As high school juniors begin to prepare for college admissions, prospective student athletes face their own unique pathway. They have to negotiate the complex world of recruiting regulations, rendered even more confusing by the fact that the NCAA is currently revisiting and revising many of those rules.
The NCAA, a voluntary organization of over thousand members, is the largest of the organizations that govern US collegiate athletics. Within its three divisions, members set the requirements that prospective student athletes (PSAs) must meet in order to practice, compete and receive financial aid in their first year at college. The initial requirements involve minimum standardized results as well as core academic courses, and are enforced by the NCAA's Eligibility Center.
The NCAA also sets rules for recruitment of prospective athletes. With the exception of a few sports, coaches can make direct contact with recruits in writing after September 1 of a PSA's junior year. Most junior PSAs should reach out to coaches, however, especially to those who have not had the chance to see them in action.
In getting ready for recruitment, juniors should:
- Prepare material to send to coaches, such as DVDs of their play and training, dedicated social media sites to which to direct coaches, resumes that cover athletic achievements, extra-curricular activities and academic progress, and transcripts with which coaches can judge their admissibility.
- Create a college list by researching not only athletic programs but also colleges' academic offerings and requirements. Academic requirements will differ between colleges, even within the same sport: in the Ivy League athletic conference, for example, a recruit has to meet an Academic Index (a standard deviation from the academic performance of the college's student body as a whole). A student with subpar academics cannot be admitted; but nor should students want to attend a college where they are at risk of flunking out for lack of academic preparation!
- Be in touch with school counselors about course loads to ensure their academic eligibility remains on track.
- Prepare to take the SAT 1 or the ACT, and even SAT 2 subject tests, if possible. These results help a coach gauge admissibility to his or her college.
- Begin to search out scholarships, online on sites such as Fastweb and in the school's guidance center, and learn about the nuts and bolts of athletic financial aid and eligibility: is your dream college in a division where athletic scholarships are available; how does the college disburse its grants-in-aid; and how does it adjust such aid after the initial award lapses or an athlete is injured?
- Make unofficial college visits to meet with coaches and team members and explore the facilities. Ask questions! How often do athletes miss class because of travel; what is the graduation rate for students in your sport; and do athletes graduate in more or less the same programs as other students, including very intensive ones like engineering?

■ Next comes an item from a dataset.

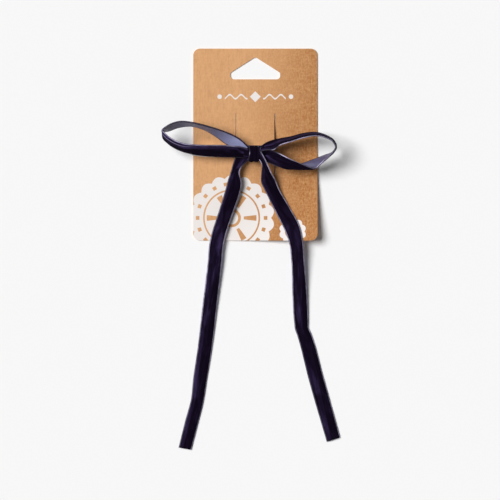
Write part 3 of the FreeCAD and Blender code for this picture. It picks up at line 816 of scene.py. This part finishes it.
def knot_piece():
    """Turn of ribbon that binds the bow, with soft creases running round it."""
    centre, half = middle("knot_wrap")
    cols, rows = 46, 144
    border, border_drop = 0.88, 0.00025
    outer_face, inner_face = -0.00012, -0.0007
    verts, spots, naps, bares = [], [], [], []
    for j in range(rows):
        a = 2 * math.pi * j / rows
        swing = 0.8 * math.sin(a + 0.6) + 0.3 * math.sin(3 * a)
        sag = 0.00065 * max(-math.cos(a), 0) ** 2
        for turn in (1, -1):
            for i in range(cols):
                t = turn * (i / (cols - 1) * 2 - 1)
                barrel = 1.0 - 0.10 * abs(t) ** 3
                ridge = abs(math.sin(3.9 * t + swing + 0.5)) ** 0.7
                crease = 0.42 * (ridge - 0.62) + 0.07 * math.sin(11.0 * t - 1.5 * swing)
                deep = MM * crease * (1 - abs(t) ** 4) * (0.75 + 0.25 * math.sin(2 * a + 1.0))
                drop = border_drop if abs(t) > border else 0.0
                reach = deep - drop + outer_face if turn > 0 else inner_face
                spread = t * half[0] * (0.93 + 0.07 * math.cos(2 * a)) + 0.00028 * math.sin(a + 0.9)
                verts.append((centre[0] + spread,
                              centre[1] + math.cos(a) * (half[1] * barrel + reach) - sag,
                              centre[2] + math.sin(a) * (half[2] * barrel + reach)))
                spots.append((0.5 + t / 2, a * 0.0031 / 0.007))
                # Painted sheen on the crease ridges, strongest on the upper side towards the light.
                brushed = (0.15 + abs(t)) * (0.5 + 0.5 * math.sin(a + 0.4))
                naps.append(0.05 + 0.75 * ridge ** 6 * brushed)
                # Painted glints on the selvedges at two places round the knot.
                glint, place, wide = (0.5, 90, 13) if t < 0 else (0.4, 48, 20)
                bares.append(glint * math.exp(-((math.degrees(a) - place) / wide) ** 2))
    kinds = []
    for k in range(2 * cols):
        t = abs(k / (cols - 1) * 2 - 1) if k < cols else 1.0
        kinds.append(BACK if cols <= k < 2 * cols - 1 else (SELVEDGE if t > border else PILE))
    faces = loft(rows, 2 * cols, closed=True)
    return settle(cloth_mesh("knot", verts, faces, kinds * rows, spots, naps, bares))


def bundle_piece():
    """Ribbon crushed together inside the knot, showing as folds at both mouths."""
    centre, half = middle("knot_core")
    cols, rows = 60, 144
    verts, spots, naps = [], [], []
    for i in range(cols):
        t = i / (cols - 1) * 2 - 1
        body = (1 - 0.30 * abs(t) ** 2.5) * (0.96 if abs(t) < 0.98 else 0.7)
        for j in range(rows):
            a = 2 * math.pi * j / rows
            wave = math.cos(9 * a + 2.2 * t + 0.8 * math.sin(3 * t))
            folds = 1 + (0.03 + 0.10 * abs(t)) * wave + 0.04 * math.cos(3 * a - 1.0)
            verts.append((centre[0] + t * half[0] * 0.98,
                          centre[1] + math.cos(a) * half[1] * body * folds,
                          centre[2] + math.sin(a) * half[2] * body * folds))
            spots.append((j / rows * 2, t * 0.7))
            # Painted highlight on the crests of the crushed folds.
            naps.append(0.1 + 0.8 * max(wave, 0) ** 3)
    faces = loft(cols, rows)
    kinds, bares = [PILE] * len(faces), [0.1] * len(verts)
    return settle(cloth_mesh("knot_bundle", verts, faces, kinds, spots, naps, bares))


# ---------------------------------------------------------------- geometry nodes
def weft_loop_tree():
    """Node tree that sews a row of tiny weft loops along edge lines."""
    tree = bpy.data.node_groups.new("weft_loops", "GeometryNodeTree")
    sockets = tree.interface
    sockets.new_socket("Geometry", in_out="INPUT", socket_type="NodeSocketGeometry")
    for label, default in (("Pitch", 0.00055), ("Loop Size", 0.00010), ("Thread", 0.00004)):
        sockets.new_socket(label, in_out="INPUT", socket_type="NodeSocketFloat").default_value = default
    sockets.new_socket("Material", in_out="INPUT", socket_type="NodeSocketMaterial")
    sockets.new_socket("Geometry", in_out="OUTPUT", socket_type="NodeSocketGeometry")
    new = tree.nodes.new
    inlet, outlet = new("NodeGroupInput"), new("NodeGroupOutput")
    curve, resample = new("GeometryNodeMeshToCurve"), new("GeometryNodeResampleCurve")
    resample.mode = "LENGTH"
    circle, profile = new("GeometryNodeCurvePrimitiveCircle"), new("GeometryNodeCurvePrimitiveCircle")
    circle.inputs["Resolution"].default_value = 7
    profile.inputs["Resolution"].default_value = 4
    tube, sewn = new("GeometryNodeCurveToMesh"), new("GeometryNodeInstanceOnPoints")
    tangent, align = new("GeometryNodeInputTangent"), new("FunctionNodeAlignRotationToVector")
    align.axis = "X"
    wobble = new("FunctionNodeRandomValue")
    wobble.data_type = "FLOAT"
    for key, value in (("Min", 0.8), ("Max", 1.2), ("Seed", 7)):
        [i for i in wobble.inputs if i.name == key and i.enabled][0].default_value = value
    realise, finish = new("GeometryNodeRealizeInstances"), new("GeometryNodeSetMaterial")
    for source, output, target, entry in (
            (inlet, "Geometry", curve, "Mesh"),
            (curve, "Curve", resample, "Curve"),
            (inlet, "Pitch", resample, "Length"),
            (inlet, "Loop Size", circle, "Radius"),
            (inlet, "Thread", profile, "Radius"),
            (circle, "Curve", tube, "Curve"),
            (profile, "Curve", tube, "Profile Curve"),
            (resample, "Curve", sewn, "Points"),
            (tube, "Mesh", sewn, "Instance"),
            (tangent, "Tangent", align, "Vector"),
            (align, "Rotation", sewn, "Rotation"),
            (sewn, "Instances", realise, "Geometry"),
            (realise, "Geometry", finish, "Geometry"),
            (inlet, "Material", finish, "Material"),
            (finish, "Geometry", outlet, "Geometry")):
        tree.links.new(source.outputs[output], target.inputs[entry])
    tree.links.new([o for o in wobble.outputs if o.enabled][0], sewn.inputs["Scale"])
    return tree


def weft_loops(name, lines):
    """Row of weft loops along each edge line, as one plain mesh."""
    tree = bpy.data.node_groups.get("weft_loops") or weft_loop_tree()
    guide = bpy.data.meshes.new(name + "_guide")
    verts, edges, bares = [], [], []
    for line, bare in lines:
        base = len(verts)
        verts += line.tolist()
        bares += bare.tolist()
        edges += [(base + k, base + k + 1) for k in range(len(line) - 1)]
    guide.from_pydata(verts, edges, [])
    mark(guide, bare=bares)
    piece = bpy.data.objects.new(name, guide)
    bpy.context.scene.collection.objects.link(piece)
    modifier = piece.modifiers.new("weft_loops", "NODES")
    modifier.node_group = tree
    inputs = {i.name: i.identifier for i in tree.interface.items_tree
              if i.item_type == "SOCKET" and i.in_out == "INPUT"}
    modifier[inputs["Material"]] = shared(selvedge_thread)
    bpy.context.view_layer.update()
    grown = piece.evaluated_get(bpy.context.evaluated_depsgraph_get())
    mesh = bpy.data.meshes.new_from_object(grown)
    piece.modifiers.clear()
    piece.data = mesh
    for polygon in mesh.polygons:
        polygon.use_smooth = True
    return piece


# ---------------------------------------------------------------- stage
def lay_floor():
    """Pale paper floor just under the lowest point of the object."""
    reach = FLOOR_REACH
    mesh = bpy.data.meshes.new("floor")
    mesh.from_pydata([(-reach, -reach, 0), (reach, -reach, 0), (reach, reach, 0), (-reach, reach, 0)],
                     [], [(0, 1, 2, 3)])
    floor = bpy.data.objects.new("floor", mesh)
    floor.location.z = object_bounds()[0].z - FLOOR_GAP
    bpy.context.scene.collection.objects.link(floor)
    r = Recipe("pale_paper")
    grain = r.noise(r.object, 600.0, 3.0, 0.5)
    mesh.materials.append(r.finish(Base_Color=settings().stage.floor, Roughness=0.9, Specular_IOR_Level=0.1,
                                   Normal=r.bump(grain, 0.05, 0.0001)))
    floor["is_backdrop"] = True


def hang_surround():
    """Even light from all round, seen as a near white backdrop by the camera, metal and glass."""
    world = bpy.data.worlds.new("surround")
    bpy.context.scene.world = world
    world.use_nodes = True
    nodes, links = world.node_tree.nodes, world.node_tree.links
    backdrop = nodes["Background"]
    backdrop.inputs["Color"].default_value = (0.985, 0.985, 0.985, 1.0)
    path = nodes.new("ShaderNodeLightPath")
    seen = path.outputs["Is Camera Ray"]
    for ray in ("Is Glossy Ray", "Is Transmission Ray"):
        either = nodes.new("ShaderNodeMath")
        either.operation = "MAXIMUM"
        links.new(seen, either.inputs[0])
        links.new(path.outputs[ray], either.inputs[1])
        seen = either.outputs[0]
    level = nodes.new("ShaderNodeMapRange")
    level.inputs["To Min"].default_value = settings().stage.fill
    level.inputs["To Max"].default_value = BACKDROP_LEVEL
    links.new(seen, level.inputs["Value"])
    links.new(level.outputs[0], backdrop.inputs["Strength"])


def hang_lamp():
    """Broad soft light from the upper left."""
    lamp = bpy.data.lights.new("window", "SUN")
    lamp.energy = settings().stage.key
    lamp.angle = math.radians(32)
    lamp.color = (1.0, 0.99, 0.975)
    key = bpy.data.objects.new("window", lamp)
    key.rotation_euler = Vector(LIGHT_FROM).to_track_quat("Z", "Y").to_euler()
    bpy.context.scene.collection.objects.link(key)


def set_camera():
    """Long lens looking straight down."""
    s = settings().stage
    view = bpy.data.cameras.new("camera")
    view.sensor_width = 36.0
    view.lens = view.sensor_width * s.distance / s.span
    view.clip_start, view.clip_end = 0.05, 20.0
    camera = bpy.data.objects.new("camera", view)
    camera.location = (SEEN_FROM[0] * MM, SEEN_FROM[1] * MM, s.distance)
    bpy.context.scene.collection.objects.link(camera)
    bpy.context.scene.camera = camera


# ---------------------------------------------------------------- operators
class BOW_OT_stage(bpy.types.Operator):
    """Lay the pale floor, hang the soft lights and set the camera overhead"""
    bl_idname = "bow.stage"
    bl_label = "Stage"

    def execute(self, context):
        context.scene.view_settings.view_transform = "Standard"
        lay_floor()
        hang_surround()
        hang_lamp()
        set_camera()
        return {"FINISHED"}


class BOW_OT_card(bpy.types.Operator):
    """Finish the kraft display card and its white print"""
    bl_idname = "bow.card"
    bl_label = "Display card"

    def execute(self, context):
        dress("display_card", shared(printed_kraft))
        return {"FINISHED"}


class BOW_OT_clip(bpy.types.Operator):
    """Finish the sprung clip, its lining and the glue under the knot"""
    bl_idname = "bow.clip"
    bl_label = "Alligator clip"

    def execute(self, context):
        s = settings().clip
        strip = plated_steel("nickel_strip", s.steel, s.roughness, (0.12, 1, 1))
        wire = plated_steel("spring_wire", [c * 0.9 for c in s.steel], s.roughness + 0.06, (1, 0.2, 1))
        rivet = plated_steel("rivet_head", s.steel, s.roughness * 0.7, (1, 1, 1))
        for node, material in (
                ("clip_lower_jaw", strip), ("clip_upper_jaw", strip), ("clip_hinge_pin", rivet),
                ("clip_torsion_spring", wire), ("spring_upper_leg", wire),
                ("clip_lining", shared(ribbed_lining)), ("glue_pad", shared(set_glue))):
            dress(node, material)
        return {"FINISHED"}


class BOW_OT_loops(bpy.types.Operator):
    """Make the two loops of velvet ribbon with their selvedges"""
    bl_idname = "bow.loops"
    bl_label = "Loops"

    def execute(self, context):
        edges = []
        for name, rows in (("left_loop", LEFT_LOOP), ("right_loop", RIGHT_LOOP)):
            piece, lines = ribbon_piece(name, rows, wrapped=True)
            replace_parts(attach(piece, "bow_jaw"), name)
            edges += lines
        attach(weft_loops("loop_selvedges", edges), "bow_jaw")
        return {"FINISHED"}


class BOW_OT_knot(bpy.types.Operator):
    """Make the bound knot and the crushed ribbon inside it"""
    bl_idname = "bow.knot"
    bl_label = "Knot"

    def execute(self, context):
        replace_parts(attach(knot_piece(), "bow_jaw"), "knot_wrap")
        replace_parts(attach(bundle_piece(), "bow_jaw"), "knot_core")
        return {"FINISHED"}


class BOW_OT_tails(bpy.types.Operator):
    """Make the two long tails, which bend where the knot lifts off the card"""
    bl_idname = "bow.tails"
    bl_label = "Tails"

    def execute(self, context):
        for name, rows in (("left_tail", LEFT_TAIL), ("right_tail", RIGHT_TAIL)):
            piece, lines = ribbon_piece(name, rows, side=-1, cup=TAIL_CUP)
            loops = weft_loops(name + "_selvedges", lines)
            for part in (piece, loops):
                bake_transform(part)
            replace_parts(piece, name, name + "_root")
        return {"FINISHED"}


class BOW_PT_panel(bpy.types.Panel):
    bl_idname = "BOW_PT_panel"
    bl_label = "Velvet bow"
    bl_space_type = "VIEW_3D"
    bl_region_type = "UI"
    bl_category = "Bow"

    def draw(self, context):
        layout = self.layout
        for operator in OPERATORS:
            layout.operator(operator.bl_idname)
        for name in ("ribbon", "card", "clip", "stage"):
            group = getattr(context.scene.bow, name)
            box = layout.box()
            box.label(text=name.capitalize())
            for key in group.__annotations__:
                box.prop(group, key)


OPERATORS = (BOW_OT_stage, BOW_OT_card, BOW_OT_clip, BOW_OT_loops, BOW_OT_knot, BOW_OT_tails)
CLASSES = (RibbonSettings, CardSettings, ClipSettings, StageSettings, BowSettings, *OPERATORS, BOW_PT_panel)


def register():
    for cls in CLASSES:
        bpy.utils.register_class(cls)
    bpy.types.Scene.bow = PointerProperty(type=BowSettings)


def unregister():
    del bpy.types.Scene.bow
    for cls in reversed(CLASSES):
        bpy.utils.unregister_class(cls)


def main():
    register()
    for step in (bpy.ops.bow.stage, bpy.ops.bow.card, bpy.ops.bow.clip, bpy.ops.bow.loops,
                 bpy.ops.bow.knot, bpy.ops.bow.tails):
        step()


if __name__ == "__main__":
    main()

- Be on good behavior in contact with coaches. Coaches don't simply recruit the best players but want to fill specific spots on their teams. They also want team members who can collaborate with others, lead, work hard, lift team morale, and remain disciplined in their athletic, academic and social spheres. PSAs who are late for meetings, look disheveled, display inappropriate information on Facebook, whine, and annoy those around them, will see their recruitment prospects plummet. Why would any coach risk a rude, immature and annoying child on the team?
- By the end of junior year PSAs should be registered with the NCAA's Eligibility
Center and have their official transcripts and test scores sent there directly. - Finally, parents too should know their place and understand how their conduct can undermine their students' prospects. Coaches want to recruit students and not their parents, so the opinions of overbearing adults are unlikely to interest them.
Remember that throughout the recruitment process PSAs and coaches have different agendas: coaches want to put together winning teams, and recruits want to win admission to a great college with good financial aid. Do not confuse those two projects with each other, no matter how great the program or how nice the coach. Nor should students and parents confuse a statement of interest with being on the coach's final recruitment list.
Meanwhile, younger students should note that in 2016 the NCAA will institute a more rigorous set of eligibility protocols, including a requirement that ten of the 16 core courses be completed at the beginning of senior year and that a student achieve a minimum GPA of 2.3 in all core courses. NCAA gave college counselors an overview of these changes at the 2013 annual conference of NACAC, the national admission organization. According to an ESPN report on the new rules, some 15 percent of students who enrolled in colleges in 2009-2010 will not have met these requirements (in football it is a staggering 35 percent and in basketball, 43 percent.) Students who hope to enter college by 2016 as eligible student athletes should therefore begin to prepare for higher academic standards that shift the focus, in the words of an NCAA spokesman, from just becoming eligible to being academically prepared.